Something to keep in mind with RAID-5 solutions is that if a local event happens (power spike, overheating, rapid unexpected reboots, godzilla attack) that you’re likely to lose more than one drive at once, and be unable to rebuild. That isn’t to say that the redundancy isn’t valuable, but it should really be treated as a better hard drive than a full source of redundancy on it’s own.
Also, make sure to buy at least one cold spare drive with any RAID-5 solution. The drive market can be pretty volatile, and nothing sucks more than trying to find the same make of drive a few years later.
SOHO raid arrays like Synologies and DROBOs can fail in all sorts of interesting ways, especially if you mess with the software too much. Install weird packages and addons with caution!

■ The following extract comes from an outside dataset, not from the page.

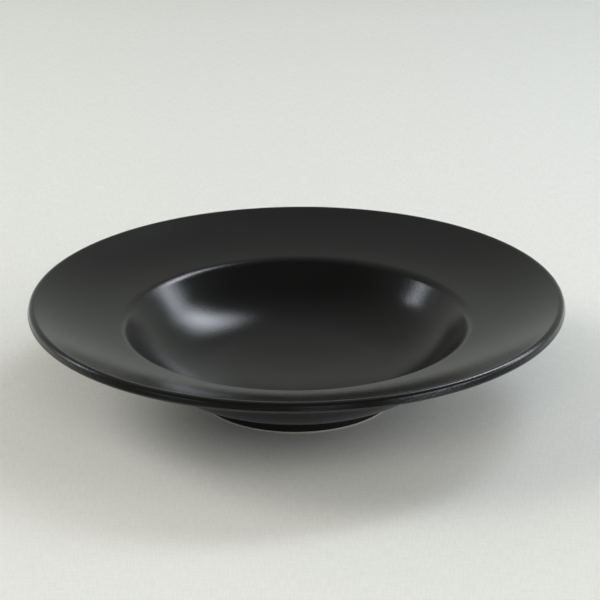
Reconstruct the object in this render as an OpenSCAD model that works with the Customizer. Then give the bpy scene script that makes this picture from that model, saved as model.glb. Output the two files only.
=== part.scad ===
// Pasta bowl with a wide dished rim: a stoneware body under a satin black glaze.
// The glaze is two separate coats, because the bare ring of the foot divides it.
// Millimetres, +Z up. The origin is the middle of the base, on the surface that the bowl stands on.

/* [Rim] */
// Diameter over the lip
rim_d = 280; // [240:1:320]
// Height of the top of the lip
bowl_h = 56; // [46:0.5:66]
// Width of the rim, from the lip to the edge of the well
rim_w = 49.5; // [42:0.5:58]
// Height of the lip above the edge of the well
rim_rise = 13.8; // [11:0.2:16.4]
// Slope of the rim next to the well, in degrees
rim_slope = 10; // [6:0.5:12]
// Width of the stretch that has this slope, out to where the rim turns up more
rim_bend_w = 24.5; // [20:0.5:29]
// Radius of the curve that dishes the rim there
rim_bend_r = 150; // [60:5:180]
// Radius of the rounded top of the lip
lip_r = 2.4; // [1.8:0.1:2.6]
// Radius of the lower edge of the lip, where the bowl is widest
lip_under_r = 1; // [0.8:0.1:1.4]
// How far the top of the lip stands in from its lower edge
lip_set = 0.5; // [0.2:0.1:0.8]

/* [Well] */
// Width of the wall of the well, seen from above
wall_w = 22; // [18:0.5:26]
// Radius of the rounded edge of the well
well_edge_r = 8; // [5:0.5:12]
// Radius of the curve from the floor into the wall
well_curve_r = 55; // [40:1:64]
// Rise of the floor from its middle to the corner of the wall
floor_rise = 7.9; // [6:0.1:9.5]
// Diameter of the ring along which the floor turns up
floor_bend_d = 45; // [36:1:54]
// Radius of the curve that dishes the floor there
floor_bend_r = 250; // [150:10:300]
// Thickness of the clay in the middle of the floor
floor_t = 4.1; // [3.8:0.1:5]

/* [Underside] */
// Thickness of the clay in the wall and the rim
clay_t = 4.6; // [4.2:0.1:5.4]
// Radius of the hollow where the wall turns out under the rim
under_edge_r = 12; // [8:0.5:16]
// Slope of the underside next to the foot ring, in degrees
belly_slope = 15; // [11:0.5:19]
// Radius of the curve from there up into the wall
belly_r = 38; // [28:1:46]

/* [Foot] */
// How far the foot ring stands inside the corner of the wall and the floor
foot_inset = 17.4; // [14:0.1:20]
// Width of the foot ring on the table
foot_w = 5.2; // [4:0.1:7]
// Height at which the underside would meet the foot ring
foot_h = 8; // [7:0.1:9]
// Depth of the glazed recess inside the foot ring, in its middle
recess_h = 3.5; // [2.8:0.1:4.2]
// Rise of the recess from its middle to the foot ring
recess_rise = 1.8; // [0.8:0.1:2.4]
// Lean of the sides of the foot ring, in degrees from upright
foot_lean = 6; // [2:1:10]
// Radius of the rounded edges that stand on the table
foot_edge_r = 0.6; // [0.4:0.1:0.9]
// Radius of the hollow between the foot ring and the underside
foot_root_r = 2; // [1.2:0.1:2.4]
// Radius of the hollow between the foot ring and the recess
recess_root_r = 1.2; // [0.6:0.1:1.6]

/* [Glaze] */
// Thickness of the glaze
glaze_t = 0.4; // [0.3:0.05:0.5]
// Height at which the glaze stops, above the bare bottom of the foot ring
glaze_line_h = 1.4; // [1.2:0.1:1.6]

/* [Hidden] */
$fn = 180;
clay_colour = [0.78, 0.73, 0.63];
glaze_colour = [0.12, 0.12, 0.12];
// How far the chords of a rounding may stray from its true arc
arc_error = 0.012;
// The most of a stretch that the roundings at its two ends take together
stretch_share = 0.98;
// The most of the clay's thickness that the rounded top of the lip takes
lip_share = 0.49;

// A corner holds its distance from the axis, its height and the radius that rounds it, as x, y and z.
// The corners are those of the clay, one thickness of glaze inside the finished sizes.
rim_x = rim_d / 2 - glaze_t;
well_edge = [rim_d / 2 - rim_w, bowl_h - rim_rise - glaze_t];
rim_bend = well_edge + rim_bend_w * [1, tan(rim_slope)];
// The outer stretch of the rim is tangent to the rounded top of the lip
lip_clay_r = min(lip_r - glaze_t, lip_share * clay_t);
lip_hub = [rim_x - lip_set - lip_clay_r, bowl_h - glaze_t - lip_clay_r];
lip_way = lip_hub - rim_bend;
lip_slope = atan2(lip_way.y, lip_way.x) + asin(lip_clay_r / norm(lip_way));
rim_way = side(90 - lip_slope);
// The underside is one thickness of clay below it, and tangent to the rounded lower edge
under_clay_r = lip_under_r - glaze_t;
under_rim = rim_bend + clay_t * turned(rim_way, -90);
hub_line = under_rim + under_clay_r * turned(rim_way, 90);
under_hub = hub_line + rim_way * (rim_x - under_clay_r - hub_line.x) / rim_way.x;
// The face of the lip is tangent to both roundings
face_way = lip_hub - under_hub;
face_turn = asin((lip_clay_r - under_clay_r) / norm(face_way));
face = turned(unit(face_way), -face_turn);
face_foot = under_hub + under_clay_r * turned(face, -90);

// From the middle of the floor up the wall and out along the rim
recess_y = recess_h + glaze_t;
floor_y = recess_y + floor_t;
floor_edge = [well_edge.x - wall_w, floor_y + floor_rise];
inside = fitted([
    [0, floor_y, 0],
    [floor_bend_d / 2, floor_y, floor_bend_r],
    corner(floor_edge, well_curve_r),
    corner(well_edge, well_edge_r - glaze_t),
    corner(rim_bend, rim_bend_r),
    corner(meeting(face_foot, face, rim_bend, rim_bend + rim_way), lip_clay_r)
]);
// From the foot ring out under the well and the rim, which keep one thickness of clay
below = moved(inside, clay_t);
foot_out = [floor_edge.x - foot_inset, 0];
foot_neck = foot_out + side(foot_lean) * foot_h / cos(foot_lean);
belly = meeting(foot_neck, side(90 - belly_slope), at(below[2]), at(below[3]));
underside = [
    corner(foot_neck, foot_root_r + glaze_t),
    corner(belly, belly_r),
    corner(below[3], under_edge_r),
    below[4],
    corner(meeting(face_foot, face, under_rim, under_rim + rim_way), under_clay_r)
];
// From the middle of the recess down to the table and across the foot ring
foot_in = foot_out - [foot_w, 0];
recess_neck = foot_in + side(-foot_lean) * (recess_y + recess_rise) / cos(foot_lean);
// The recess is level in its middle and rises from there to the foot ring in one curve
dome = [recess_neck.x, recess_rise];
foot = [
    [0, recess_y, 0],
    [dome * dome / (2 * dome.x), recess_y, dome * dome / (2 * dome.y)],
    corner(recess_neck, recess_root_r + glaze_t),
    corner(foot_in, foot_edge_r),
    corner(foot_out, foot_edge_r)
];
// All round the clay, which lies on its left
clay_outline = fitted(concat(foot, underside, backwards(inside)));

// The two stretches of it that are glazed, each from or to its line above the foot ring
outer_line = foot_out + side(foot_lean) * glaze_line_h;
recess_line = foot_in + side(-foot_lean) * glaze_line_h;
outer_clay = [
    corner(outer_line, 0),
    for (i = [len(foot):len(clay_outline) - 1]) clay_outline[i]
];
recess_clay = [
    for (i = [0:2]) clay_outline[i],
    corner(recess_line, 0)
];

function at(corner) = [corner.x, corner.y];
function corner(at, rounding) = [at.x, at.y, rounding];
function unit(v) = v / norm(v);
function turned(v, angle) = [v.x * cos(angle) - v.y * sin(angle), v.x * sin(angle) + v.y * cos(angle)];
function backwards(list) = [for (i = [len(list) - 1:-1:0]) list[i]];
// How far the way from a to b turns to the left at p
function turn(a, p, b) = atan2(cross(p - a, b - p), (p - a) * (b - p));
// The direction that leans out from upright by an angle
function side(angle) = [sin(angle), cos(angle)];
// Where the line from p along d crosses the line through a and b
function meeting(p, d, a, b) = p + d * cross(a - p, b - a) / cross(d, b - a);
// The unit vector to the right of the way from a to b
function right_of(a, b) = turned(unit(at(b) - at(a)), -90);

// A path moved to its right by a distance, with the centres of its roundings kept
function moved(path, by) = [
    for (i = [0:len(path) - 1])
        let (
            last = len(path) - 1,
            before = right_of(path[max(i - 1, 0)], path[max(i, 1)]),
            after = right_of(path[min(i, last - 1)], path[min(i + 1, last)]),
            place = at(path[i]) + by * (before + after) / (1 + before * after)
        )
        corner(place, path[i].z == 0 ? 0 : path[i].z + by * sign(cross(before, after)))
];

// A path with each rounding limited by the two stretches that it joins
function fitted(path) =
    let (
        last = len(path) - 1,
        reach = [
            for (i = [0:last])
                i == 0 || i == last
                    ? 0
                    : path[i].z * tan(abs(turn(at(path[i - 1]), at(path[i]), at(path[i + 1]))) / 2)
        ],
        room = [
            for (i = [0:last - 1])
                let (stretch = stretch_share * norm(at(path[i + 1]) - at(path[i])))
                stretch / max(stretch, reach[i] + reach[i + 1])
        ]
    )
    [
        for (i = [0:last])
            i == 0 || i == last
                ? path[i]
                : corner(at(path[i]), path[i].z * min(room[i - 1], room[i]))
    ];

// The points of the arc of radius r that rounds the corner p between a and b
function arc(a, p, b, r) =
    let (
        u = unit(p - a),
        angle = turn(a, p, b),
        start = p - u * r * tan(abs(angle) / 2),
        hub = start + sign(angle) * r * turned(u, 90),
        steps = ceil(abs(angle) / (2 * acos(1 - arc_error / r)))
    )
    [for (k = [0:steps]) hub + turned(start - hub, angle * k / steps)];

// The points of a path with its corners rounded
function rounded(path) = [
    for (i = [0:len(path) - 1])
        each path[i].z == 0
            ? [at(path[i])]
            : arc(at(path[i - 1]), at(path[i]), at(path[i + 1]), path[i].z)
];

// The round edge of a coat that ends on the clay at p, from the clay between p and q to the coat's face
function glaze_bead(p, q) =
    let (down = p + glaze_t * unit(q - p), out = sign(p.x - q.x) * 90)
    arc(down, down + turned(down - p, out), p + turned(down - p, out), glaze_t);

// The clay: well, rim and foot ring, turned in one piece
module stoneware_body() {
    color(clay_colour)
        rotate_extrude()
            polygon(rounded(clay_outline));
}

// The glaze over the whole bowl, from the outside of the foot round the lip to the middle of the well
module glaze_coat() {
    color(glaze_colour)
        rotate_extrude()
            polygon(concat(
                glaze_bead(outer_line, foot_out),
                rounded(moved(outer_clay, glaze_t)),
                backwards(rounded(outer_clay))
            ));
}

// The glaze in the recess under the foot
module foot_recess_glaze() {
    color(glaze_colour)
        rotate_extrude()
            polygon(concat(
                rounded(moved(recess_clay, glaze_t)),
                backwards(glaze_bead(recess_line, foot_in)),
                backwards(rounded(recess_clay))
            ));
}

stoneware_body();
glaze_coat();
foot_recess_glaze();
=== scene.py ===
from collections import namedtuple
from math import acos, asin, atan2, ceil, cos, pi, radians, sin, tan, tau

import bmesh
import bpy
from bpy.props import FloatProperty, FloatVectorProperty, PointerProperty
from mathutils import Matrix, Vector


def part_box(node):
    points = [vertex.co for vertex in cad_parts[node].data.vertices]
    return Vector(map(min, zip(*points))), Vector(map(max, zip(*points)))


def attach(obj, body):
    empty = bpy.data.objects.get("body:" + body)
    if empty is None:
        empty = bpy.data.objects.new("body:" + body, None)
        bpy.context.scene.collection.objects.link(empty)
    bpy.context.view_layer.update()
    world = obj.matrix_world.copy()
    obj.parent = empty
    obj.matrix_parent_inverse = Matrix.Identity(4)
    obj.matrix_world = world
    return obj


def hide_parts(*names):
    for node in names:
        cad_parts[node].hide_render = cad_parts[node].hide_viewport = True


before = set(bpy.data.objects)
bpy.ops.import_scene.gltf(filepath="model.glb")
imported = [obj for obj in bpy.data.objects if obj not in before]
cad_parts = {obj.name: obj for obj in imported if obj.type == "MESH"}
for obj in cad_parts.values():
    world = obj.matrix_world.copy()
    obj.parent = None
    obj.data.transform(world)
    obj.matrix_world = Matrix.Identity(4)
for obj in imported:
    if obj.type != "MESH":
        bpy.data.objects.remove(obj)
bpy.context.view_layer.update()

bl_info = {
    "name": "Pasta bowl",
    "version": (1, 0, 0),
    "blender": (4, 5, 0),
    "location": "3D View > Sidebar > Pasta bowl",
    "description": "Builds a wide-rim stoneware pasta bowl with a satin black glaze, and its table",
    "category": "Add Mesh",
}

# A millimetre, in metres
MM = 0.001
GLAZE_LOW, GLAZE_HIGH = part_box("glaze_coat")
# How far the steps of a rounding may stray from its true arc, where it shows and where nothing shows
SHOWN_ERROR = 0.002 * MM
HIDDEN_ERROR = 0.02 * MM
# Two points that are closer than this are one
SEAM = 0.001 * MM
# The most of a stretch that the roundings at its two ends take together
STRETCH_SHARE = 0.98
# The most of the clay's thickness that the rounded top of the lip takes
LIP_SHARE = 0.49
# Steps once round the bowl
TURNS = 256
# Radius of the cloth, and how many sides it has
CLOTH_R = 2.2
CLOTH_SIDES = 128
# Width of the camera's film, in millimetres
FILM_W = 36


def linear(hex_colour):
    """The linear RGB of an sRGB hex colour such as 1c1c1b."""
    channels = [int(hex_colour[i:i + 2], 16) / 255 for i in (0, 2, 4)]
    return [c / 12.92 if c <= 0.04045 else ((c + 0.055) / 1.055) ** 2.4 for c in channels]


def length(name, description, mm, low, high):
    """A size in metres that a user can change, with its default and range written in millimetres."""
    return FloatProperty(
        name=name, description=description, default=mm * MM, min=low * MM, max=high * MM,
        precision=5, unit="LENGTH",
    )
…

Definitly going to be upgrading to a RAID solution, probably not DROBO or similar because of cost and it doesn’t really do much more than just buying separate drives and an enclosure.
This was something interesting I found, it is a briefing from the Library of Congress outlining their National Audio Visual Conservation Center and how they archive. Back in 2015 they had 6.1 Petabytes of archived work and was planning on growing by 300 Terabytes a week!
I back everything on a desktop computer that is connected to Backblaze. I don’t do the multiple hard drive rule. It gets too complicated if dealing with large amounts of data (I have about 20 terabytes of footage) plus hard drives die all the time. One dies last month!
Backblaze is about $5 a month if you pay for a 2 year plan. It’s easy to use. It’s unlimited. Only down side is that it’s NOT cold storage. The computer connected to Backblaze needs to be connected to the internet at all times in order for their server to continue storing your files, hence why I just back everything to a desktop that’s always on. I have a RAID too but unfortunately Backblaze doesn’t have a client for it so I only store things I don’t really care about like torrented tv shows.